Lo abbiamo lanciato in mare anche sabato in un paio di occasioni. In una in particolare abbiamo temuto il peggio. Verso l’imbrunire sulla nostra rotta incontriamo un piccolo barchino su cui viaggiava un numero di persone del tutto sproporzionato alla capienza. Cercavano di raggiungere l’isola dove in questi giorni stanno arrivando in centinaia.

Non so se ce l’avrebbero fatta, probabilmente no, mi sono detta durante la notte trovando conferma, il giorno successivo, nelle valutazioni fatte dai colleghi soccorritori. Il motore aveva smesso di funzionare e l’acqua cominciava a bagnare i loro piedi entrando dalla parte posteriore del mezzo. Erano in 18 con un bambino di pochi mesi che veniva protetto dalle braccia dei genitori. La stessa scena si è ripetuta poi nel soccorso di martedì sera dove a bordo c’erano due neonati. E in entrambi i casi abbiamo atteso l’arrivo di un’imbarcazione delle autorità, distribuito salvagenti e acqua e lanciato il gonfiabile.

È difficile immaginare che attraversare il mare in quelle condizioni possa voler dire mettersi in salvo. Siamo abituati a sapere di madri e padri che ben altro sperano, desiderano e fanno per i loro figli. Ma le immagini della migrazione di tutto il mondo ci trasmettono un messaggio diverso: la non possibilità di potersi spostare liberamente quando si vive in contesti complessi fa sì che ogni occasione di salvezza venga colta, nonostante questa appaia agli occhi di molti la più pericolosa.    

Attraverso queste missioni cerchiamo di avvalorare il più possibile il significato del soccorso che non è solo un diritto ma è anche un dovere. Le più antiche leggi marinare, mi racconta il comandante a bordo, prevedono che chiunque si trovi in difficoltà in mare vada aiutato senza che ai naufraghi vengano poste domande sulla provenienza o la destinazione.

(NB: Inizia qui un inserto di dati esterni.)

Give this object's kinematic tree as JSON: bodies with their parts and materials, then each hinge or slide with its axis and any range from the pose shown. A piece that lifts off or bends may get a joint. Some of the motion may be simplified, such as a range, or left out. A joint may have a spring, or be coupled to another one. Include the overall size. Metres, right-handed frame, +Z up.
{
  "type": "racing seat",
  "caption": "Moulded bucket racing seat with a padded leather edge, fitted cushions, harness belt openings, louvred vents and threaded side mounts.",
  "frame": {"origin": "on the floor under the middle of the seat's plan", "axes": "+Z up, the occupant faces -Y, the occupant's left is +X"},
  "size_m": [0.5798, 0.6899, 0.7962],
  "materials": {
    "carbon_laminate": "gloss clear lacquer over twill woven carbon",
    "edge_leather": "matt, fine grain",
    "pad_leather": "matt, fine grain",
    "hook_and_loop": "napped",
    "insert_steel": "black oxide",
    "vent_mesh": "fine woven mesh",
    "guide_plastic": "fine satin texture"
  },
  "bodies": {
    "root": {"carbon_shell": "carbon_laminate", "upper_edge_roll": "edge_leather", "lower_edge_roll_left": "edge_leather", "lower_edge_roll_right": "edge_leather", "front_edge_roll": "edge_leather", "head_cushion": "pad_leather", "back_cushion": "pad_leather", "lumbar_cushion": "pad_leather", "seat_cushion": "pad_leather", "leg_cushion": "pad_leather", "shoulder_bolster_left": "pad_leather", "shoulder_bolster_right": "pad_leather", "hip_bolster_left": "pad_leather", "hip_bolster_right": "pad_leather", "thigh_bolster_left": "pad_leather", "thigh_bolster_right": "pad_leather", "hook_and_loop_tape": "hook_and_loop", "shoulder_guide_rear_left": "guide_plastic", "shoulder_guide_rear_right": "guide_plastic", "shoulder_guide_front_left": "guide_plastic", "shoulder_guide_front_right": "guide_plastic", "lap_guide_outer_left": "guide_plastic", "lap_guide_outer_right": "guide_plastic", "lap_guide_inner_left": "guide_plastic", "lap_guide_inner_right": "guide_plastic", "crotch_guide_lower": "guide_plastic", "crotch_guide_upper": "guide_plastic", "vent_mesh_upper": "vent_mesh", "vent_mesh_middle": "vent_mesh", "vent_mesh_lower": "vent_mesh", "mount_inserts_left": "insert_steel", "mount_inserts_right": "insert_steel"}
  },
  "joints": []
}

Il contrario, ovvero il mancato intervento, si configura come un’omissione di soccorso in capo a chi quel gesto non lo ha compiuto. Su questo semplice assunto, ricco di una storia centenaria, si basa l’intera legislazione sul diritto del mare in cui il ruolo del comandante e quello degli stati sono centrali nel valutare la situazione di pericolo e prendere delle decisioni rispetto alla modalità di intervento.

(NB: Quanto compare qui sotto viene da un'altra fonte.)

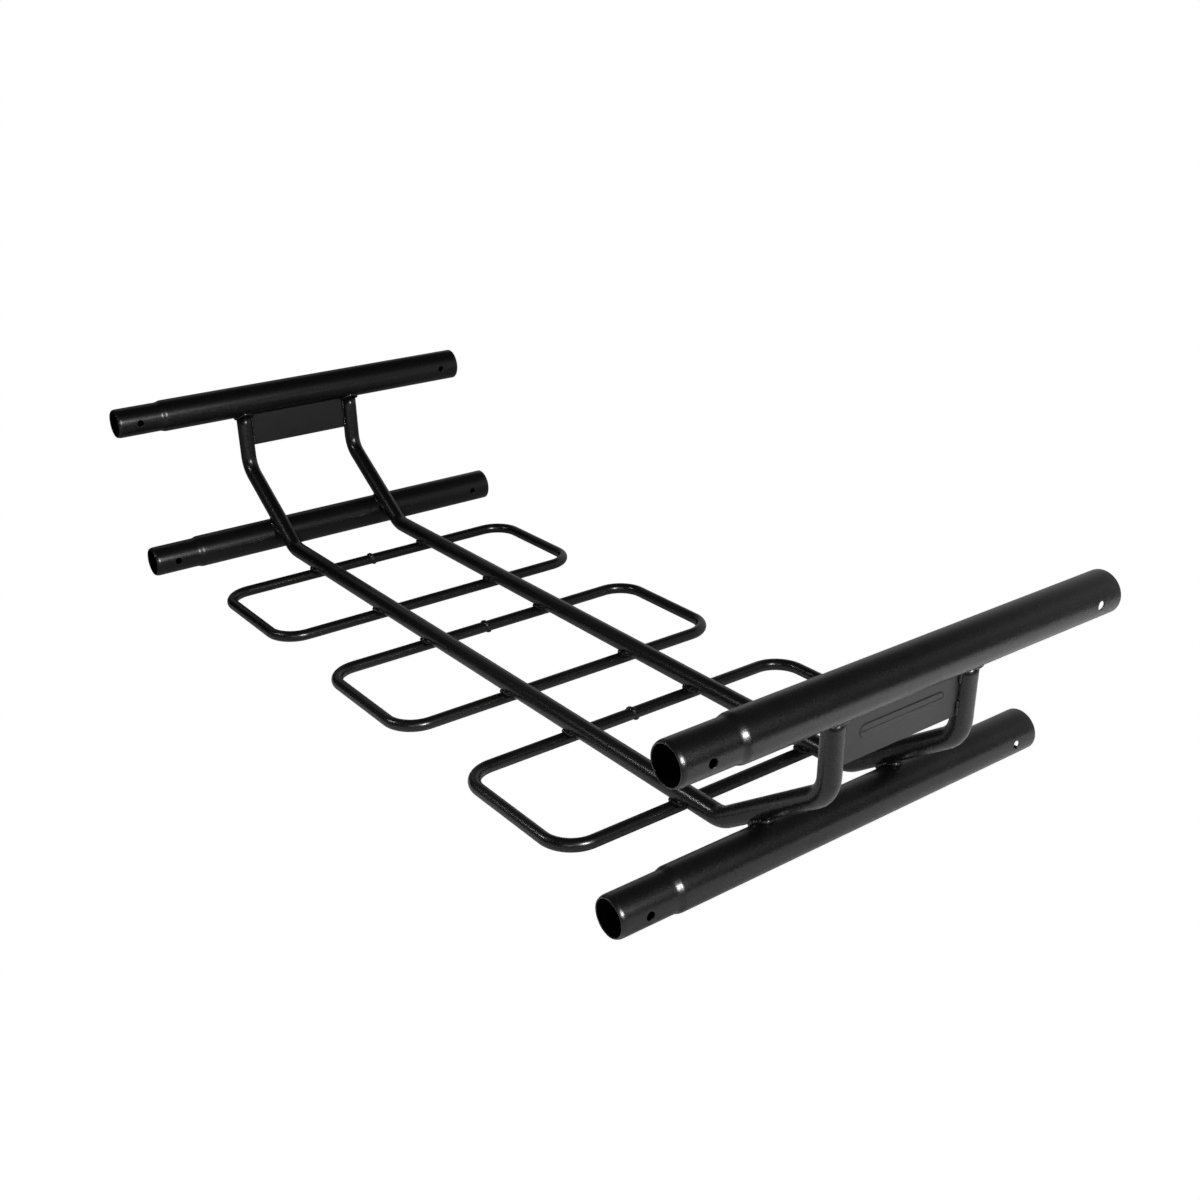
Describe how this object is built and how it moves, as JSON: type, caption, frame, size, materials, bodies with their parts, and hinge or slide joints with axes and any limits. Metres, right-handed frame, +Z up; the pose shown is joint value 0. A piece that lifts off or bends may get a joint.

Noi con Astral in questi giorni abbiamo navigato in un’area di competenza dell’Italia allertando le autorità di situazioni critiche e assistendo chi quelle situazioni le sta vivendo. E loro hanno sempre risposto facendo del loro meglio per arrivare sul posto in breve tempo. Mi domando se questo genere di collaborazione che porta al salvataggio di numerose vite umane la si potrà mai avere anche in altre aree del Mediterraneo centrale dove purtroppo si continua a morire con grande facilità. E mi domando quando, in quelle stesse aree, si smetterà di perdere la vita in questo modo.

Intanto Astral sta concludendo la missione 84 dopo essere intervenuta in undici eventi critici e aver tratto in salvo con il suo supporto 234 persone. Siamo felici di aver svolto al meglio il nostro lavoro.